For the Sikhs it is not only a festival of harvest but also marks the birth of Sikh brotherhood and Sikh unity. It was on this day of Baisakhi in 1669 that the last Sikh Guru, Guru Gobind Singh established the Khalsa Panth and gave a final impetus to the course of the earlier nine Gurus of Sikhism.

The festival, therefore, commemorates the starting of Sikh brotherhood that has since characterized Sikh outfits. It was on this day that Guru Gobind Singh asked five volunteers to offer themselves for the protection of Sikh faith. Therefore, Sikhs celebrate this festival in a special manner. They visit temples, read holy Granth and commemorate the teachings of the great Gurus.

It also signifies the end of harvest of the main crop. During Baisakhi the farmers give 'thanks' to the Lord Almighty for their fortune and pray for a better crop the next year. Baisakhi involves a lot of socializing where friends and relatives are invited and delicious meals are served.

The holy book of the Sikhs, 'Granth Sahib' is taken in a procession, led by the 'Panj Pyaras' (five senior Sikhs) who are symbolic of the original leaders. The occasion is celebrated with great gusto at Talwandi Sabo, where Guru Gobind Singh stayed for nine months and completed the recompilation of the Guru Granth Sahib and in the Golden temple in Amritsar.
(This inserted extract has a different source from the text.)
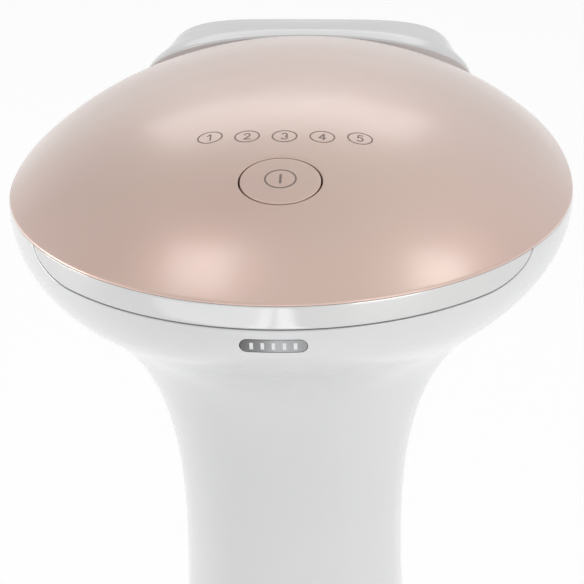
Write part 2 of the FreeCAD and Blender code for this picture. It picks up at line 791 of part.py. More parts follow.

Baisakhi is, thus, celebrated in the backdrop of the arrival of harvest season, starting of Khalsa movement and the beginning of Hindu New year. The celebration of this festival is characterized by special prayers, ritual cleansing, sharing of meals, merrymaking, music and dance. In several villages of Punjab Baisakhi Fairs are organized where besides other recreational activities, wrestling bouts are also held.